Chapter 18: The First Trimester
Diane's POV
At fourteen weeks pregnant, I was just approaching my second trimester, and the reality of my situation was finally starting to sink in. Twins. I was carrying twins, a secret I held close to my heart, shielding it from the chaos that had become my life.
I glanced at the clock and sighed. It was time to get up and face another day of pretending everything was fine. I had an appointment with Dr. Mia Chen, my obstetrician, in a couple of hours.
As I showered and dressed, I rehearsed the lies I'd been telling my doctor - that I was fine, that the divorce proceedings were going smoothly, that I was moving on with my life.
The truth was far more complicated. Every day was a struggle to keep my emotions in check, to not break down in tears at the mere mention of Liam or Sophie's names.
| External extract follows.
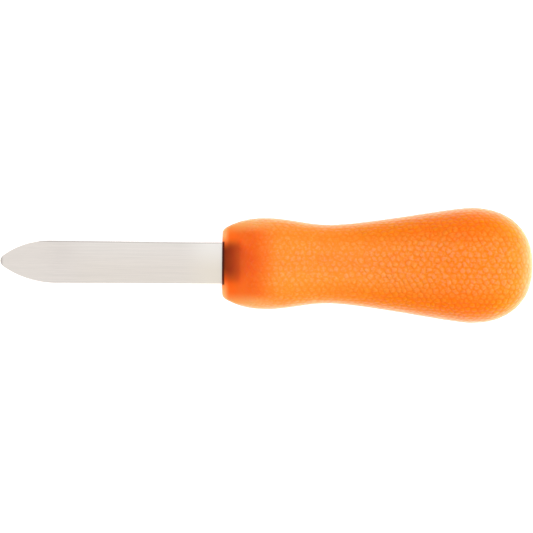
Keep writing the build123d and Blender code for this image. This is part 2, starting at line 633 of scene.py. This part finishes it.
def bump_normal(tree, height, strength, distance):
    """Normal of a fine relief of the given height."""
    bump = tree.nodes.new("ShaderNodeBump")
    bump.inputs["Strength"].default_value = strength
    bump.inputs["Distance"].default_value = distance
    feed(tree, bump.inputs["Height"], height)
    return bump.outputs["Normal"]


def reading_of(tree, name):
    """A number stored on the mesh's points."""
    node = tree.nodes.new("ShaderNodeAttribute")
    node.attribute_name = name
    return node.outputs["Fac"]


def group(name, inputs, output, kind):
    """An empty node group with named number inputs and one named output."""
    tree = bpy.data.node_groups.new(name, "ShaderNodeTree")
    for label, number in inputs.items():
        socket = tree.interface.new_socket(
            name=label, in_out="INPUT", socket_type="NodeSocketFloat"
        )
        socket.default_value = number
    tree.interface.new_socket(name=output, in_out="OUTPUT", socket_type=kind)
    given = tree.nodes.new("NodeGroupInput")
    made = tree.nodes.new("NodeGroupOutput")
    return tree, given.outputs, made.inputs[output]


def placed(tree, node_group, **values):
    """The output of a group that is placed in a material with its own values."""
    node = tree.nodes.new("ShaderNodeGroup")
    node.node_tree = node_group
    for label, value in values.items():
        feed(tree, node.inputs[label], value)
    return node.outputs[0]


def knife_places_group():
    """Place on the knife in its own millimetres: along it, across it and up."""
    tree, _, made = group("Knife places", {}, "Place", "NodeSocketVector")
    coordinates = tree.nodes.new("ShaderNodeTexCoord")
    turned = tree.nodes.new("ShaderNodeMapping")
    turned.vector_type = "POINT"
    inverse = knife_frame().inverted()
    turned.inputs["Location"].default_value = inverse.to_translation()
    turned.inputs["Rotation"].default_value = inverse.to_euler()
    turned.inputs["Scale"].default_value = inverse.to_scale()
    tree.links.new(coordinates.outputs["Object"], turned.inputs["Vector"])
    tree.links.new(turned.outputs["Vector"], made)
    return tree


def knife_place(tree, places):
    """Places along, across and up the knife, as three sockets."""
    split = tree.nodes.new("ShaderNodeSeparateXYZ")
    tree.links.new(placed(tree, places), split.inputs[0])
    return split.outputs


def noise_value(tree, vector, detail):
    """Even noise about one half, a unit of its vector to each lump."""
    noise = tree.nodes.new("ShaderNodeTexNoise")
    noise.inputs["Scale"].default_value = 1.0
    feed(tree, noise.inputs["Vector"], vector)
    feed(tree, noise.inputs["Detail"], detail)
    return noise.outputs["Fac"]


def drawn_grain_group(places):
    """Grain drawn out along the knife, with lines of a given width and length."""
    inputs = {"Width": 0.1, "Length": 20.0, "Detail": 4.0}
    tree, given, made = group("Drawn grain", inputs, "Value", "NodeSocketFloat")
    along, across, up = knife_place(tree, places)
    joined = tree.nodes.new("ShaderNodeCombineXYZ")
    feed(tree, joined.inputs[0], math_node(tree, "DIVIDE", along, given["Length"]))
    feed(tree, joined.inputs[1], math_node(tree, "DIVIDE", across, given["Width"]))
    feed(tree, joined.inputs[2], math_node(tree, "DIVIDE", up, given["Width"]))
    tree.links.new(noise_value(tree, joined.outputs[0], given["Detail"]), made)
    return tree


def clouds_group(places):
    """Soft even clouds of a given size."""
    inputs = {"Size": 10.0, "Detail": 2.0}
    tree, given, made = group("Clouds", inputs, "Value", "NodeSocketFloat")
    scaled = tree.nodes.new("ShaderNodeVectorMath")
    scaled.operation = "SCALE"
    feed(tree, scaled.inputs[0], placed(tree, places))
    feed(tree, scaled.inputs["Scale"], math_node(tree, "DIVIDE", 1.0, given["Size"]))
    tree.links.new(noise_value(tree, scaled.outputs[0], given["Detail"]), made)
    return tree


def light_past_tang(tree, along, across, up):
    """Share of red, green and blue light that the steel tang leaves in the plastic over it."""
    off_tang = unsigned(tree, minus(tree, across, tang_shade_offset))
    half_width = ramp_share(tree, along, tang_narrowing_run, (heel_width / 2, stick_width / 2))
    narrowing = fading(tree, along, mouth_narrowing_run, mouth_narrowing)
    half_width = minus(tree, half_width, narrowing)
    fade = [
        ramp_share(tree, across, lower_to_upper, shade_fade_starts),
        ramp_share(tree, across, lower_to_upper, shade_fade_ends),
    ]
    over_tang = fading(tree, minus(tree, off_tang, half_width), fade)
    over_tang = times(tree, over_tang, fading(tree, along, tang_end_run))

    cover = minus(tree, unsigned(tree, up), stock_thickness / 2)
    # Painted shade of the lip: the shade deepens at the mouth as if the plastic were thinner there
    cover = minus(tree, cover, fading(tree, along, mouth_shade_deepening_run, mouth_shade_deepening))
    shoulder = fading(tree, minus(tree, off_tang, heel_width / 2), shoulder_side_fade)
    shoulder = times(tree, shoulder, fading(tree, along, shoulder_ending_run))
    shoulder = times(tree, shoulder, ramp_share(tree, along, shoulder_growing_run))

    left = tree.nodes.new("ShaderNodeCombineColor")
    shades = zip(left.inputs, shade_strengths, shade_fadings, least_lights, shoulder_strengths)
    for socket, strength, fade_depth, least, added in shades:
        veil = math_node(tree, "EXPONENT", math_node(tree, "DIVIDE", cover, -fade_depth))
        veil = times(tree, times(tree, veil, strength), over_tang)
        veil = math_node(tree, "MULTIPLY_ADD", shoulder, added, veil)
        feed(tree, socket, math_node(tree, "MAXIMUM", minus(tree, 1.0, veil), least))
    return left.outputs[0]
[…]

The betrayal still felt raw, a wound that refused to heal. But I had to be strong.
As I drove to the hospital, I couldn't help but think about how different this pregnancy was from what I had always imagined.
There were no excited phone calls to family and friends, no shopping trips for cute baby clothes, no proud father-to-be accompanying me to appointments. Instead, there was secrecy, stress, and a gnawing fear about the future.
I parked my car and made my way to Dr. Chen's office, my heart racing with a mix of anticipation and anxiety.
The waiting room was mercifully empty, sparing me from having to make small talk with other expectant mothers. I buried my nose in a parenting magazine, trying to distract myself from the swirling thoughts in my head.
"Diane Ashton?" The nurse called my name, and I followed her to the examination room.